• GOAL: Find every line containing the word "code" and report the count, nothing more.

• RECORDED INFORMATION:
┄┄┄┄┄┄┄┄┄┄

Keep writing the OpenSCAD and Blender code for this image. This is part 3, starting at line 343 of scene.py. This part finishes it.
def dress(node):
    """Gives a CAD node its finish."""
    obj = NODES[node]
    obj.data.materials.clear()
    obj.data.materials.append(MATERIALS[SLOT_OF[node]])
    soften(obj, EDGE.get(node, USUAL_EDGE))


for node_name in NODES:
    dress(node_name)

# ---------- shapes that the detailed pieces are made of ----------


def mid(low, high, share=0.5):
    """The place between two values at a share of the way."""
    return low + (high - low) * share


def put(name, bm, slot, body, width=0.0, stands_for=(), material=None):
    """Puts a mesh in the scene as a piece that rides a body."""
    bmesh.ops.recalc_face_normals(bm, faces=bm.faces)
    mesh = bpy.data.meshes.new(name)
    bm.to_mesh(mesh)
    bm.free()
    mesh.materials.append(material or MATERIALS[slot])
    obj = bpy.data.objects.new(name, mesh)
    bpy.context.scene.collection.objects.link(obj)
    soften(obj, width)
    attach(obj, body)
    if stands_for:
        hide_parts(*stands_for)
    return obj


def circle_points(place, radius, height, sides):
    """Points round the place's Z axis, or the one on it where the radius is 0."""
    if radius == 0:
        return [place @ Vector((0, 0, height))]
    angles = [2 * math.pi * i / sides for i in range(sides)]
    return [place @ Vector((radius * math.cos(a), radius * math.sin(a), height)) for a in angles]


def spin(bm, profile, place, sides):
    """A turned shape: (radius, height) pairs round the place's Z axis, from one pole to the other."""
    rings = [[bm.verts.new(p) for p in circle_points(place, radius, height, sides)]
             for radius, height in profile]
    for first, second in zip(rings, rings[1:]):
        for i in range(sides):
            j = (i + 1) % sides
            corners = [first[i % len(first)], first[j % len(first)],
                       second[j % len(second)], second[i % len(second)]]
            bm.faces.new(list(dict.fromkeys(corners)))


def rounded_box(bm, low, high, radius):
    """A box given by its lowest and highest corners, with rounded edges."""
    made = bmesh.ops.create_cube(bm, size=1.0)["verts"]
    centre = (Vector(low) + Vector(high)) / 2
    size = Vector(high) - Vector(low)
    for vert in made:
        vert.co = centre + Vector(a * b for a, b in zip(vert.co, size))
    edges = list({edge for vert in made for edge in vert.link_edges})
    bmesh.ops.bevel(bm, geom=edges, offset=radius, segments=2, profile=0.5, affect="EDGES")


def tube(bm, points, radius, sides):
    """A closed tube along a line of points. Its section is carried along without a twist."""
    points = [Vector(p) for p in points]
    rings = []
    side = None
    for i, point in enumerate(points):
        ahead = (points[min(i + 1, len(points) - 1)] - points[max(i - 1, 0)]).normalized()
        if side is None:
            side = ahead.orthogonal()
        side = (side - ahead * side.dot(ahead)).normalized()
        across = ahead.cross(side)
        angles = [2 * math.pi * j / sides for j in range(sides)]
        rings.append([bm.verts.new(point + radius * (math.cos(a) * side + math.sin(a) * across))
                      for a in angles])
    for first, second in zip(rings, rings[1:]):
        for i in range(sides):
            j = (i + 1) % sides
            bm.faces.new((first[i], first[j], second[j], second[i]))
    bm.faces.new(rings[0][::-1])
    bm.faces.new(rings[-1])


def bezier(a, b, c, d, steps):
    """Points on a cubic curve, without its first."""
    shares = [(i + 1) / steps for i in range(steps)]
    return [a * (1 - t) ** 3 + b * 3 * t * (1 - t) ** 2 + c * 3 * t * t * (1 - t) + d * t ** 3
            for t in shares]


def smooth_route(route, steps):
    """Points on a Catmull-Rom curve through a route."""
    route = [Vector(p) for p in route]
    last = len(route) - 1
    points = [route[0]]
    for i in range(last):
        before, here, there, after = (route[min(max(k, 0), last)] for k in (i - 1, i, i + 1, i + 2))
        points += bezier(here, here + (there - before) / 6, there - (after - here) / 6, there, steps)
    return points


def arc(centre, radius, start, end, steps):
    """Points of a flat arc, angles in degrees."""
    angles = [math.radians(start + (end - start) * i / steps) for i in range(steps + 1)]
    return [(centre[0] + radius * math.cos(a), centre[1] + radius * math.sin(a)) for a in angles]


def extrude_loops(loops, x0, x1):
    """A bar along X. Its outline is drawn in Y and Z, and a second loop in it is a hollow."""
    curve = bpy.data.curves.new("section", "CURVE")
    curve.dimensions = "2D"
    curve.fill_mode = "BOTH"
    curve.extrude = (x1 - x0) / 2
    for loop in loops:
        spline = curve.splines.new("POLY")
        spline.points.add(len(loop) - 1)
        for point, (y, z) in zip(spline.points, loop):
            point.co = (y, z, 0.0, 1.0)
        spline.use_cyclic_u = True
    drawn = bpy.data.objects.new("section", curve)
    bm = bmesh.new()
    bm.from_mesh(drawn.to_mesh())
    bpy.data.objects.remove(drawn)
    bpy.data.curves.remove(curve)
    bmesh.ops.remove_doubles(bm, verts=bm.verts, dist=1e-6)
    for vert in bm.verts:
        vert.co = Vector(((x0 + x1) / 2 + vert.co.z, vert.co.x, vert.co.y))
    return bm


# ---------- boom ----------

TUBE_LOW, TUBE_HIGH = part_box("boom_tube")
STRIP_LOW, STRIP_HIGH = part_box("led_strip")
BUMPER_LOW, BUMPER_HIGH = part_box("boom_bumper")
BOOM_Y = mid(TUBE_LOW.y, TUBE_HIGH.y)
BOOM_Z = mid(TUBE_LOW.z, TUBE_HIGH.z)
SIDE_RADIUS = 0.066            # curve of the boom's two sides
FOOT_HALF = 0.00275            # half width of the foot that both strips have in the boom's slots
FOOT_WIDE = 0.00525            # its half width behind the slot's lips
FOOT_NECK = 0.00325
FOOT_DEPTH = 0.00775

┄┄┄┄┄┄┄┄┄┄

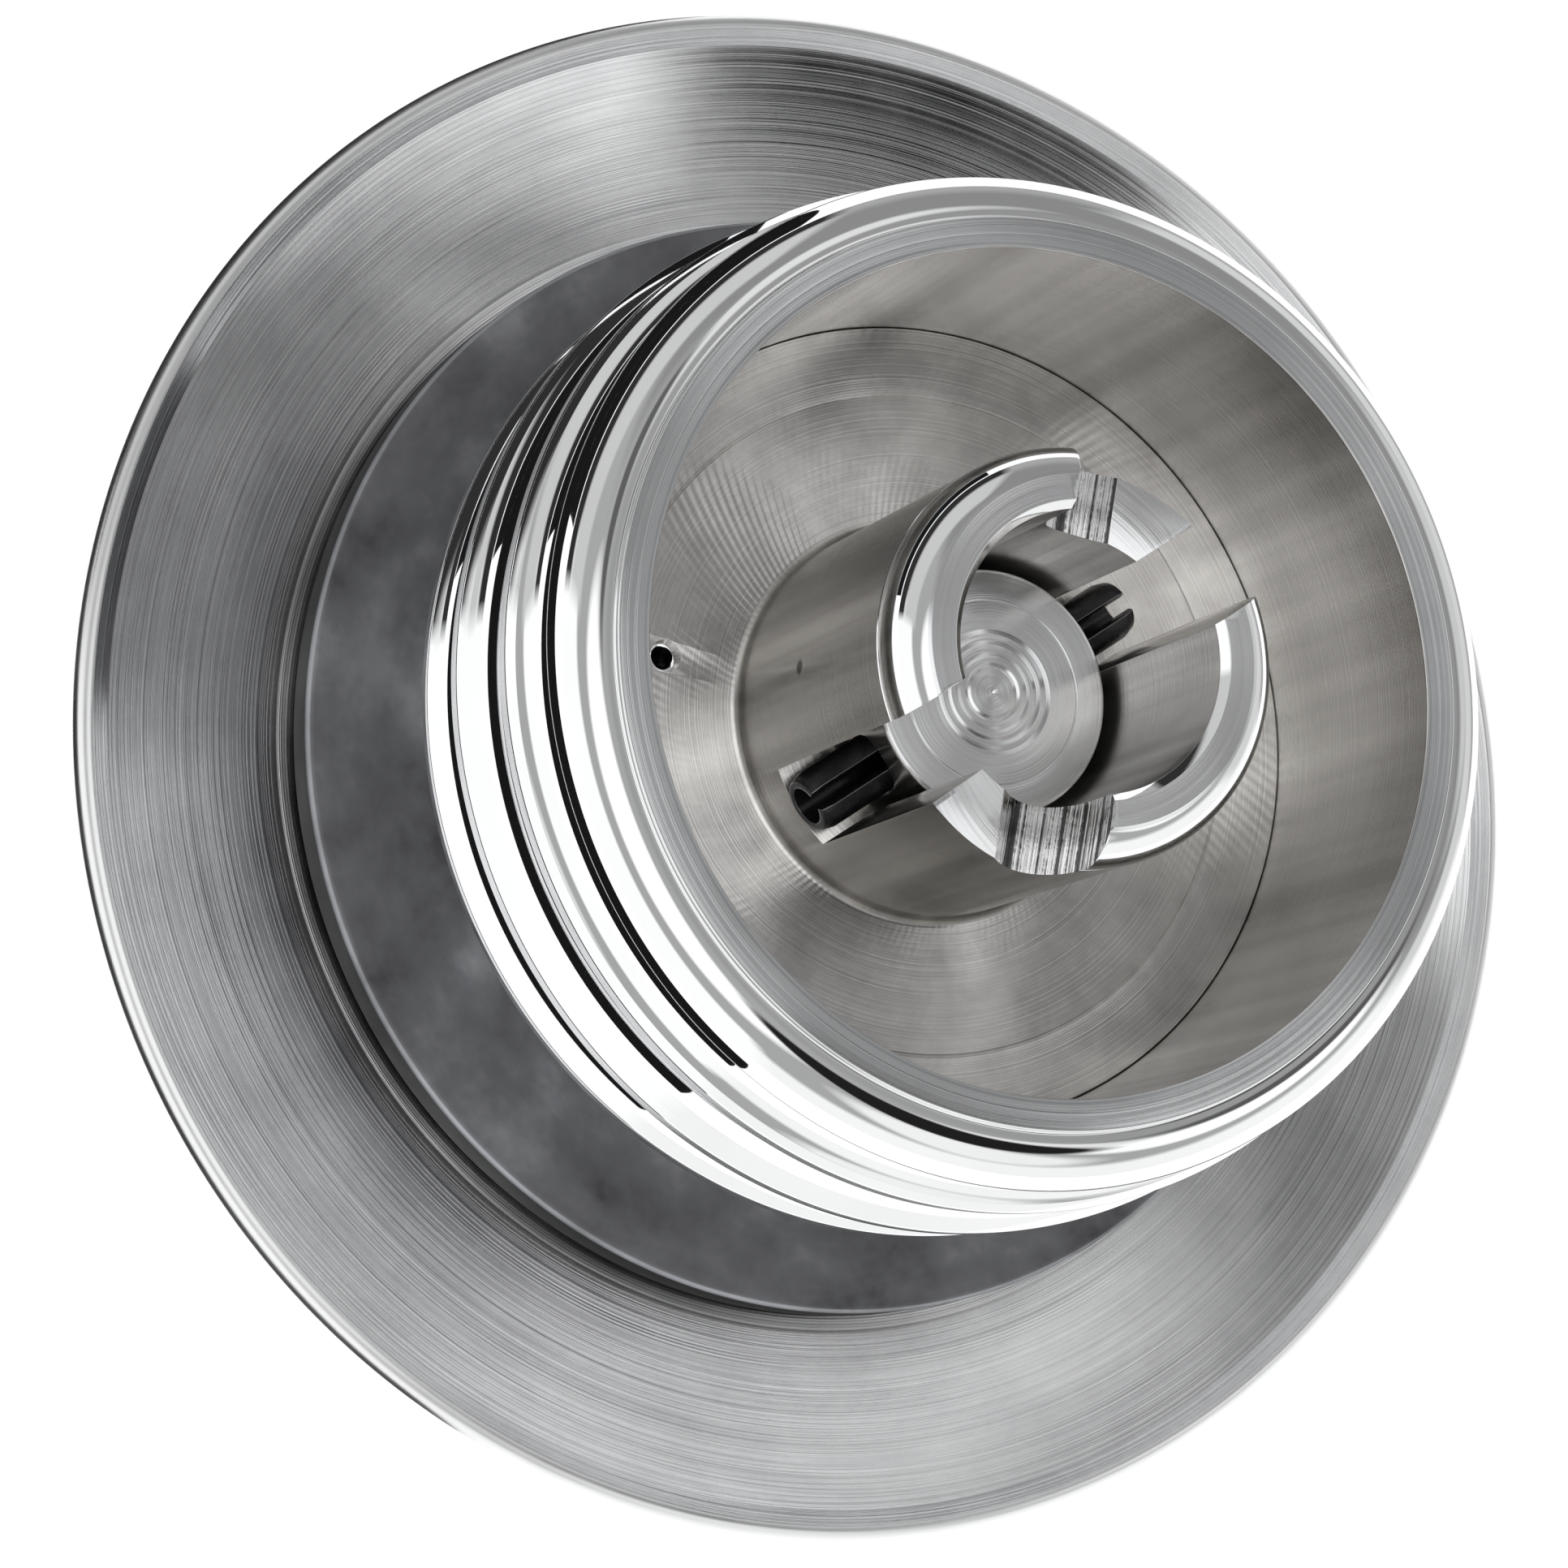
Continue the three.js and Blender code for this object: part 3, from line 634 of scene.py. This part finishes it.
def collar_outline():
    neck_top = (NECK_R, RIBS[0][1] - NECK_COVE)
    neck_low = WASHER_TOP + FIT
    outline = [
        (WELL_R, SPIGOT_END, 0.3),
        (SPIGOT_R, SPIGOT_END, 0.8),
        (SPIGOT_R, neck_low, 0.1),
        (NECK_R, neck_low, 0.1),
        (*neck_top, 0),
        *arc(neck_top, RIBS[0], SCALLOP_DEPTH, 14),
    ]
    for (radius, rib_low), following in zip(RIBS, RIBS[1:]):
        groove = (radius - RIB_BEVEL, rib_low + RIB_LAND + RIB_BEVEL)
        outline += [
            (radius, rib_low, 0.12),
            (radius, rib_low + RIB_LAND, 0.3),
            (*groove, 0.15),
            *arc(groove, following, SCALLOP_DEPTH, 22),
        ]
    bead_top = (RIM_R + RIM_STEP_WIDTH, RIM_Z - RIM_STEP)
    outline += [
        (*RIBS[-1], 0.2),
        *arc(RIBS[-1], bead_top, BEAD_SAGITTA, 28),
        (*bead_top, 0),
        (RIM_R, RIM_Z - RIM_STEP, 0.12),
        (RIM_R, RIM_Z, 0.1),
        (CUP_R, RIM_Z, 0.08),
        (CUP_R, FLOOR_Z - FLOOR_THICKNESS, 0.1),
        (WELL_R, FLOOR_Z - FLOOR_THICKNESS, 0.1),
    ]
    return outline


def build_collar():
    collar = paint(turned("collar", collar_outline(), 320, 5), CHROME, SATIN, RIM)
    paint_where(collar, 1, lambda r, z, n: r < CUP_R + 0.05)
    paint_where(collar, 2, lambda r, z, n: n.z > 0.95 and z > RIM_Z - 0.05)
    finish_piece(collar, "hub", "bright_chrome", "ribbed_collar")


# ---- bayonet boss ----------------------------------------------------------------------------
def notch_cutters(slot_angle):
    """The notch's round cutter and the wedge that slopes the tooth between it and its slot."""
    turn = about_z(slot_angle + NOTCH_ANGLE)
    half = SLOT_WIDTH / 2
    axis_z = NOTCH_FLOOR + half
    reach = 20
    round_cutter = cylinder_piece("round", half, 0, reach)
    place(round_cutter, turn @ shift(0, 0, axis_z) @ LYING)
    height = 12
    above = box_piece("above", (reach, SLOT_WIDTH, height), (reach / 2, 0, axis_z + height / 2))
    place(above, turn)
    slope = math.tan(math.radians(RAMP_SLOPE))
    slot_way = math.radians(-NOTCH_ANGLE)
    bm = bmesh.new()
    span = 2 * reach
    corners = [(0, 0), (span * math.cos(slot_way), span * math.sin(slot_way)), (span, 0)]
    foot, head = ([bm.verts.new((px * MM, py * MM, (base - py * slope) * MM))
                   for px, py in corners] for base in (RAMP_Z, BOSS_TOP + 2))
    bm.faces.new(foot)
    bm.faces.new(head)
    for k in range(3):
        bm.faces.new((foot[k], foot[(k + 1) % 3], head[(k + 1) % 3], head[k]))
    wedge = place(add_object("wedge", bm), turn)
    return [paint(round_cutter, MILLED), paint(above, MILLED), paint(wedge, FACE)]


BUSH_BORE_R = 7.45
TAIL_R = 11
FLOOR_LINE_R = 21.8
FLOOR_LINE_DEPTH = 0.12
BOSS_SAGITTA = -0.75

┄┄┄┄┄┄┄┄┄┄

• RESULT BELOW: 2